Automated procedures are used to create backups, which are encrypted and stored both on-site and off-site. Automated procedures are used to test recovery of backups. A Disaster Recovery plan is documented and periodically practiced. A Business Continuity plan is documented and periodically revised.

Mailhardener employees can access customer data on a need to know basis, principle of least privilege. All Mailhardener employees are required to use SSO with 2FA.

Mailhardener operates following industry best practices and guidelines. An extensive ISMS (Information Security Management System) is in place, and being improved upon continuously. Mailhardener operates following ISO27001 guidelines, for which Mailhardener is currently awaiting accreditation.

Data processing

If enabled for a domain, Mailhardener receives, processes and enriches reports in the following formats:

DMARC aggregate reports

DMARC aggregate reports (rfc7489), also known as ‘rua’, or simply ‘DMARC reports’ may be sent by receiving email services who receive email that is sent on behalf of the monitored domain (outbound email). DMARC aggregate reports contain information on email sent on behalf of the domain, as interpreted by the receiver. DMARC aggregate reports contain the sending MTA IP-address and email volume over a specified time period, as well as the DMARC verdict (the disposition) as determined by the receiver. Additional information on the applied authentication methods (SPF, DKIM) and subsequent verification results may be included in the reports. DMARC aggregate reports do not contain PII by design.

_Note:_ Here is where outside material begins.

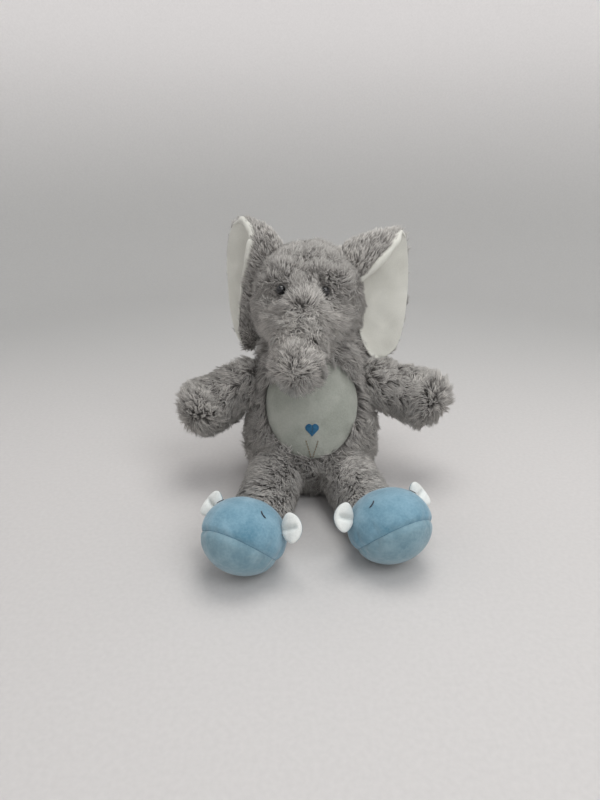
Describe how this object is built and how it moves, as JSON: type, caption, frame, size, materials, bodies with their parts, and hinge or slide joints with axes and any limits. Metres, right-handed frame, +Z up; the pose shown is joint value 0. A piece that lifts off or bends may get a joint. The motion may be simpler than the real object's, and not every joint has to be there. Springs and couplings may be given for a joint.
{
  "type": "stuffed elephant",
  "caption": "Seated soft toy elephant in shaggy grey plush with a cream belly, embroidered heart, large ears, short trunk and padded blue slippers",
  "frame": {"origin": "centre of the flat patch that the toy sits on, at floor level", "axes": "+Z up; the toy faces -Y; its own left side is +X"},
  "size_m": [0.2475, 0.2752, 0.2467],
  "materials": {
    "grey_plush": "matte",
    "cream_plush": "matte",
    "heart_thread": "satin",
    "tan_thread": "satin",
    "tape": "matte",
    "stuffing": "matte",
    "bag_cloth": "matte",
    "pellet_plastic": "matte",
    "eye_black": "gloss",
    "washer": "matte",
    "slipper_blue": "matte",
    "slipper_sole": "matte",
    "slipper_white": "matte",
    "dark_thread": "satin"
  },
  "bodies": {
    "torso": {"torso_cover": "grey_plush", "belly_panel": "cream_plush", "heart_embroidery": "heart_thread", "belly_string_stitches": "tan_thread", "torso_stuffing": "stuffing", "pellet_bag": "bag_cloth", "pellets": "pellet_plastic"},
    "neck_tape": {"neck_tape": "tape"},
    "head": {"head_cover": "grey_plush", "head_stuffing": "stuffing", "eye_left": "eye_black", "eye_right": "eye_black", "eye_washer_left": "washer", "eye_washer_right": "washer"},
    "trunk": {"trunk_cover": "grey_plush", "trunk_stuffing": "stuffing"},
    "ear_left": {"ear_left_back": "grey_plush", "ear_left_front": "cream_plush"},
    "ear_right": {"ear_right_back": "grey_plush", "ear_right_front": "cream_plush"},
    "arm_left": {"arm_left_cover": "grey_plush", "arm_left_stuffing": "stuffing"},
    "arm_right": {"arm_right_cover": "grey_plush", "arm_right_stuffing": "stuffing"},
    "leg_left": {"leg_left_cover": "grey_plush", "leg_left_stuffing": "stuffing", "slipper_left_upper": "slipper_blue", "slipper_left_sole": "slipper_sole", "slipper_left_stuffing": "stuffing", "slipper_left_eyes": "dark_thread"},
    "slipper_left_ear_outer": {"slipper_left_ear_outer_back": "slipper_blue", "slipper_left_ear_outer_front": "slipper_white"},
    "slipper_left_ear_inner": {"slipper_left_ear_inner_back": "slipper_blue", "slipper_left_ear_inner_front": "slipper_white"},
    "leg_right": {"leg_right_cover": "grey_plush", "leg_right_stuffing": "stuffing", "slipper_right_upper": "slipper_blue", "slipper_right_sole": "slipper_sole", "slipper_right_stuffing": "stuffing", "slipper_right_eyes": "dark_thread"},
    "slipper_right_ear_outer": {"slipper_right_ear_outer_back": "slipper_blue", "slipper_right_ear_outer_front": "slipper_white"},
    "slipper_right_ear_inner": {"slipper_right_ear_inner_back": "slipper_blue", "slipper_right_ear_inner_front": "slipper_white"},
    "tail": {"tail_cover": "grey_plush", "tail_stuffing": "stuffing"}
  },
  "joints": [
    {"name": "neck_turn", "type": "hinge", "parent": "torso", "child": "neck_tape", "pos_m": [-0.003, 0.008, 0.183], "axis": [0, 0, 1], "range_deg": [-30, 30], "stiffness_Nm_per_rad": 1.2},
    {"name": "neck_nod", "type": "hinge", "parent": "neck_tape", "child": "head", "pos_m": [-0.003, 0.008, 0.183], "axis": [0.9903, -0.1392, 0], "range_deg": [-12, 7], "stiffness_Nm_per_rad": 1.2},
    {"name": "trunk_lift", "type": "hinge", "parent": "head", "child": "trunk", "pos_m": [-0.01202, -0.05618, 0.16063], "axis": [-0.9903, 0.1392, 0], "range_deg": [-10, 22], "stiffness_Nm_per_rad": 0.25},
    {"name": "ear_left_fold", "type": "hinge", "parent": "head", "child": "ear_left", "pos_m": [0.04364, 0.01373, 0.182], "axis": [0, 0, -1], "range_deg": [-15, 20], "stiffness_Nm_per_rad": 0.12},
    {"name": "arm_left_raise", "type": "hinge", "parent": "torso", "child": "arm_left", "pos_m": [0.06234, 0.00061, 0.09942], "axis": [0, -1, 0], "range_deg": [-4, 35], "stiffness_Nm_per_rad": 0.4},
    {"name": "leg_left_splay", "type": "hinge", "parent": "torso", "child": "leg_left", "pos_m": [0.034, -0.05146, 0.0245], "axis": [0, 0, 1], "range_deg": [-1, 25], "stiffness_Nm_per_rad": 0.8},
    {"name": "slipper_left_ear_outer_fold", "type": "hinge", "parent": "leg_left", "child": "slipper_left_ear_outer", "pos_m": [0.0846, -0.12437, 0.04327], "axis": [0.6261, -0.2522, -0.7378], "range_deg": [-20, 20], "stiffness_Nm_per_rad": 0.02},
    {"name": "slipper_left_ear_inner_fold", "type": "hinge", "parent": "leg_left", "child": "slipper_left_ear_inner", "pos_m": [0.03026, -0.15326, 0.04327], "axis": [0.141, 0.6601, 0.7378], "range_deg": [-20, 20], "stiffness_Nm_per_rad": 0.02},
    {"name": "ear_right_fold", "type": "hinge", "parent": "head", "child": "ear_right", "pos_m": [-0.04625, 0.02636, 0.182], "axis": [0, 0, 1], "range_deg": [-15, 20], "stiffness_Nm_per_rad": 0.12},
    {"name": "arm_right_raise", "type": "hinge", "parent": "torso", "child": "arm_right", "pos_m": [-0.06234, 0.00061, 0.09942], "axis": [0, 1, 0], "range_deg": [-4, 35], "stiffness_Nm_per_rad": 0.4},
    {"name": "leg_right_splay", "type": "hinge", "parent": "torso", "child": "leg_right", "pos_m": [-0.034, -0.05146, 0.0245], "axis": [0, 0, -1], "range_deg": [-1, 25], "stiffness_Nm_per_rad": 0.8},
    {"name": "slipper_right_ear_outer_fold", "type": "hinge", "parent": "leg_right", "child": "slipper_right_ear_outer", "pos_m": [-0.07862, -0.1388, 0.04327], "axis": [0.6261, 0.2522, 0.7378], "range_deg": [-20, 20], "stiffness_Nm_per_rad": 0.02},
    {"name": "slipper_right_ear_inner_fold", "type": "hinge", "parent": "leg_right", "child": "slipper_right_ear_inner", "pos_m": [-0.02428, -0.16769, 0.04327], "axis": [0.141, -0.6601, -0.7378], "range_deg": [-20, 20], "stiffness_Nm_per_rad": 0.02},
    {"name": "tail_swing", "type": "hinge", "parent": "torso", "child": "tail", "pos_m": [0, 0.05787, 0.02807], "axis": [0, 0, 1], "range_deg": [-12, 12], "stiffness_Nm_per_rad": 0.03}
  ]
}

The XML structure of a DMARC aggregate report is defined in rfc8460, and typically contains:

DMARC failure reports

DMARC (rfc7489) failure reports, formerly known as ‘forensic reports’ and also known as ‘ruf’ reports may be sent by a receiver if email sent on behalf of the domain was received but failed to authenticate by either SPF or DKIM. A DMARC failure report may contain a verbatim copy of the original email message, and may thus contain PII such as, but not limited to, the sender email address, the receiver email address, the email subject and the email body. Due to the potential privacy impact that DMARC failure reports pose, DMARC failure reports are not enabled by default in the Mailhardener email hardening suite. A domain administrator may enable DMARC failure reports to be processed by Mailhardener if the privacy impact is acceptable within the organization. Also, due to the potential privacy impact there are very few DMARC reporters that actually send DMARC failure reports. DMARC failure reports are therefore very rare, even when enabled for a domain they may never be received.

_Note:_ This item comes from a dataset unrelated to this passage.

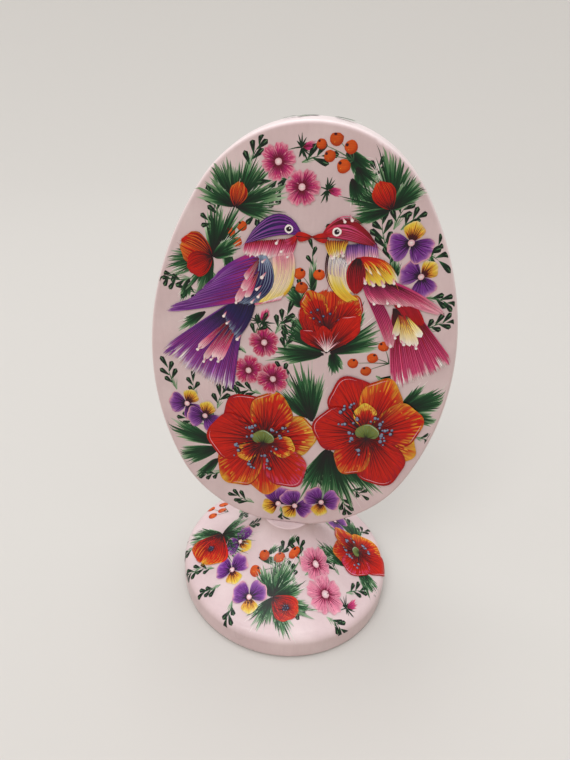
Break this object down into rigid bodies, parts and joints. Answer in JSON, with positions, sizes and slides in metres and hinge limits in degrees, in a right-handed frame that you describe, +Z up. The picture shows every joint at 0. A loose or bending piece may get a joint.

DMARC failure reports do not have a formal format, but typically contain:

SMTP TLS reports

SMTP TLS aggregate reports (rfc8460) may be sent by sending email services who deliver email to the domain (inbound email). An SMTP TLS report contains TLS session results for email delivered to the domain over a specified time period. An SMTP TLS report contains the number of successful and unsuccessful TLS sessions with the inbound email exchange (MX) of the domain, as well as failure details. Failures may contain information on the MTA (SMTP STARTTLS), MTA-STS (rfc8461) and DANE (rfc7672). SMTP TLS reports do not contain PII by design.

The JSON structure of SMTP TLS reports is defined in rfc8460, and typically contains:

Data storage

Type of data stored

Mailhardener is designed with minimal data storage principles. Following GDPR guidelines, Mailhardener only stores information that is required for functional or legal compliance.

Mailhardener stores the following customer data:

Data storage location

All data (except encrypted off-site backups, see below) is exclusively being stored on servers operated by Mailhardener. The servers are physically located in the NorthC datacenter in Amsterdam, the Netherlands. Our hosting partner is TransIP.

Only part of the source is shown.